Glass: A New Media for a New Era?

Patrick Anderson, Richard Black, Ausra Cerkauskaite, Andromachi Chatzieleftheriou, James Clegg, Chris Dainty, Raluca Diaconu, Austin Donnelly, Rokas Drevinskas, Alexander Gaunt, Andreas Georgiou, Ariel Gomez Diaz, Peter G. Kazansky, David Lara, Sergey Legtchenko, Sebastian Nowozin, Aaron Ogus, Douglas Phillips, Ant Rowstron, Masaaki Sakakura, Ioan Stefanovici, Benn Thomsen, Lei Wang

10th USENIX Workshop on Hot Topics in Storage and File Systems (HotStorage 18) |

Published by USENIX Association

In the foreseeable future, major cloud vendors will need to store multiple zettabytes of data in their cloud storage infrastructure. Like all storage, cloud storage systems need to trade performance for cost, and they currently achieve this by using storage tiers backed by different storage media. The ultimate goal for cloud storage would be to provide zero-cost storage with low access latencies and high throughput. But all the storage media being deployed in the cloud today were created before the cloud existed, and were designed to support many usage scenarios. With cloud storage, the focus is on cost, and storage needs to be designed to be right-provisionable.

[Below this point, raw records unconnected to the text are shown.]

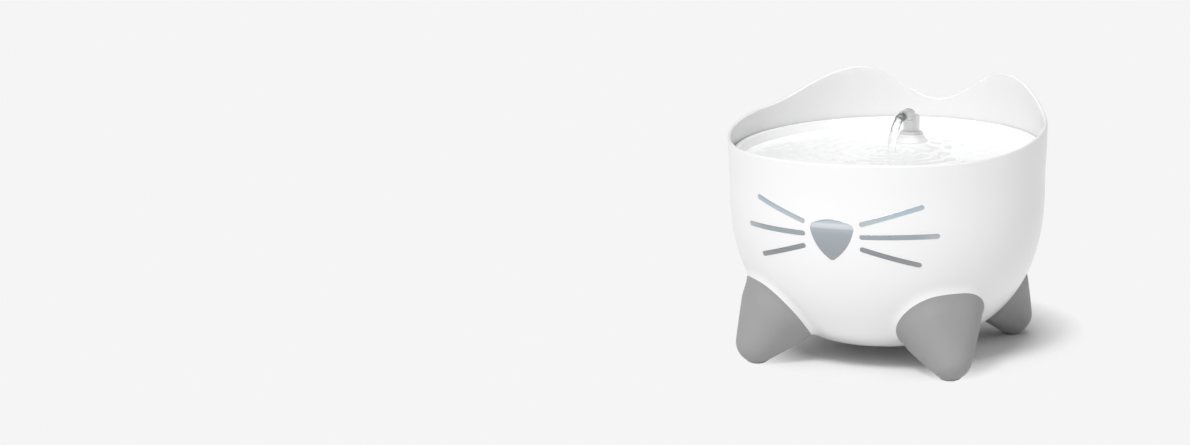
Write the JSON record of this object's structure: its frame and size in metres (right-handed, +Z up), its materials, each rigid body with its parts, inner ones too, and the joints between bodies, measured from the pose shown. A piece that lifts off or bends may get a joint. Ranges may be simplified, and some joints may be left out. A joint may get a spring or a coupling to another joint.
{
  "type": "pet water fountain",
  "caption": "Round cat-shaped water fountain: eared reservoir bowl on ear-shaped legs, lift-out tray with filter cassette, swivelling faucet and submersible pump.",
  "frame": {"origin": "on the ground under the middle of the bowl", "axes": "+Z up, the face looks along -Y, +X is to the right of someone who looks at the face"},
  "size_m": [0.2082, 0.2082, 0.174],
  "materials": {
    "bowl_white": "smooth satin moulding",
    "tray_white": "smooth gloss moulding",
    "leg_grey": "fine matte texture",
    "dial_grey": "matte moulding",
    "silver_inlay": "hot-stamped metallic foil",
    "clear_plastic": "clear polished moulding",
    "dark_rubber": "matte rubber",
    "pad_rubber": "matte rubber",
    "white_silicone": "soft silicone",
    "pump_plastic": "fine-grained dark moulding",
    "screw_steel": "plain steel",
    "core_steel": "laminated sheet steel",
    "copper_winding": "enamelled wire",
    "board_green": "coated board",
    "ceramic": "polished ceramic",
    "ferrite": "moulded ferrite",
    "filter_foam": "open-cell foam",
    "filter_granules": "packed carbon granules"
  },
  "bodies": {
    "base": {"bowl": "bowl_white", "nose_inlay": "silver_inlay", "whisker_left_upper": "silver_inlay", "whisker_left_middle": "silver_inlay", "whisker_left_lower": "silver_inlay", "whisker_right_upper": "silver_inlay", "whisker_right_middle": "silver_inlay", "whisker_right_lower": "silver_inlay", "leg_front_left": "leg_grey", "leg_front_right": "leg_grey", "leg_rear_left": "leg_grey", "leg_rear_right": "leg_grey", "foot_pad_front_left": "pad_rubber", "foot_pad_front_right": "pad_rubber", "foot_pad_rear_left": "pad_rubber", "foot_pad_rear_right": "pad_rubber", "leg_screws": "screw_steel", "cable_grommet": "dark_rubber", "pump_housing": "pump_plastic", "pump_end_cover": "pump_plastic", "pump_cable_gland": "dark_rubber", "stator_core": "core_steel", "stator_coil": "copper_winding", "circuit_board": "board_green", "impeller_shaft": "ceramic", "shaft_bush_rear": "dark_rubber", "shaft_bush_front": "dark_rubber", "chamber_cover": "pump_plastic", "chamber_seal": "dark_rubber", "suction_cups": "dark_rubber", "riser_tube": "tray_white"},
    "impeller": {"impeller": "leg_grey", "rotor_magnet": "ferrite"},
    "flow_dial": {"flow_dial": "dial_grey"},
    "tray": {"drinking_tray": "tray_white", "tray_seal": "white_silicone", "riser_seal": "white_silicone"},
    "cassette": {"filter_basket": "tray_white", "filter_pad": "filter_foam", "filter_media": "filter_granules", "filter_grille": "tray_white"},
    "faucet_collar": {"faucet_collar": "clear_plastic", "collar_ring": "white_silicone"},
    "faucet": {"faucet_spout": "clear_plastic"}
  },
  "joints": [
    {"name": "tray_lift", "type": "slide", "parent": "base", "child": "tray", "axis": [0, 0, 1], "range_m": [0, 0.12]},
    {"name": "cassette_lift", "type": "slide", "parent": "tray", "child": "cassette", "axis": [0, 0, 1], "range_m": [0, 0.07]},
    {"name": "faucet_lift", "type": "slide", "parent": "tray", "child": "faucet_collar", "axis": [0, 0, 1], "range_m": [0, 0.05]},
    {"name": "faucet_swivel", "type": "hinge", "parent": "faucet_collar", "child": "faucet", "pos_m": [0, 0.0475, 0.128], "axis": [0, 0, 1], "range_deg": [-60, 60]},
    {"name": "impeller_spin", "type": "hinge", "parent": "base", "child": "impeller", "pos_m": [0, 0.0475, 0.044], "axis": [0, 1, 0], "continuous": true},
    {"name": "dial_turn", "type": "hinge", "parent": "base", "child": "flow_dial", "pos_m": [0, 0.0577, 0.044], "axis": [0, 1, 0], "range_deg": [0, 22.5]}
  ]
}
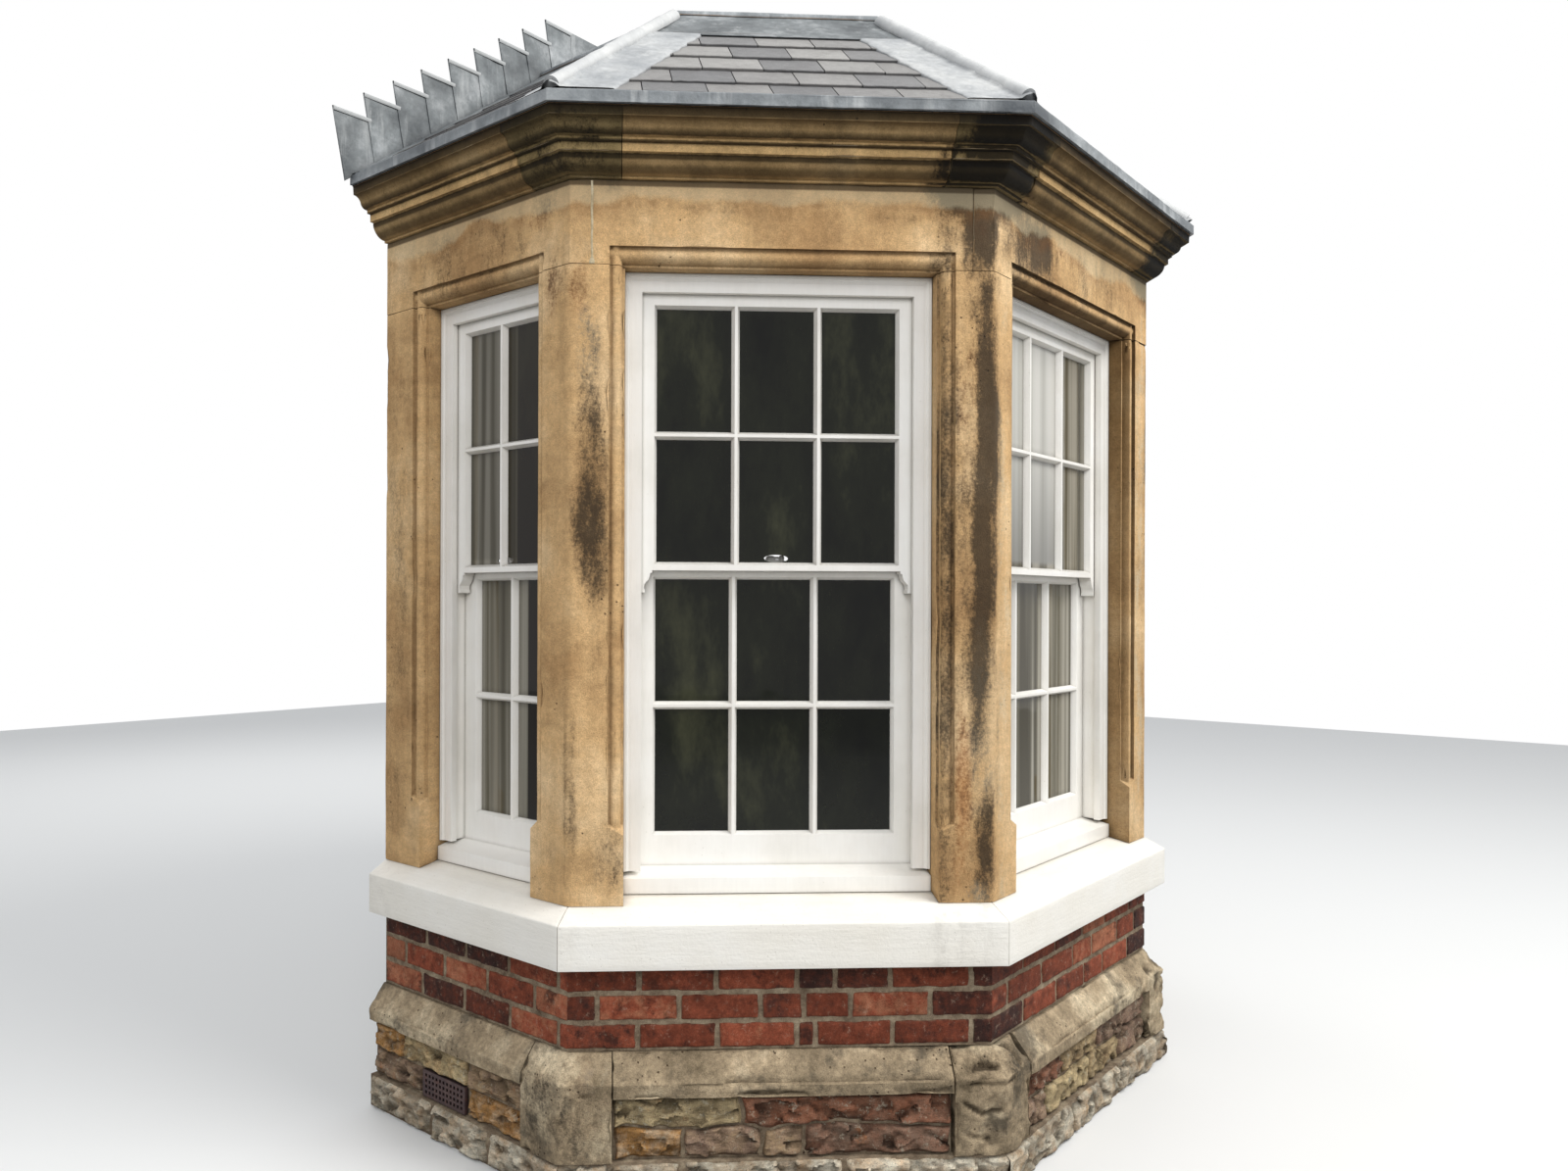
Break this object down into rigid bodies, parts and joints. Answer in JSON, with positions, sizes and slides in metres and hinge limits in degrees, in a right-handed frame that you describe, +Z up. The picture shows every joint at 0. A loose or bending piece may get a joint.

The limits of what is possible with existing storage technologies are being reached, and a new clean-slate approach is needed for cloud storage. Hence, the time is right to seek out a new physical media to underpin novel storage systems designed exclusively to support the cloud. In Project Silica, Microsoft Research and Southampton University, are exploring whether quartz glass could be the future media for mass storage in the cloud. In this paper, we describe the basis for the technology, and discuss conventional assumptions about storage that we are challenging in Project Silica.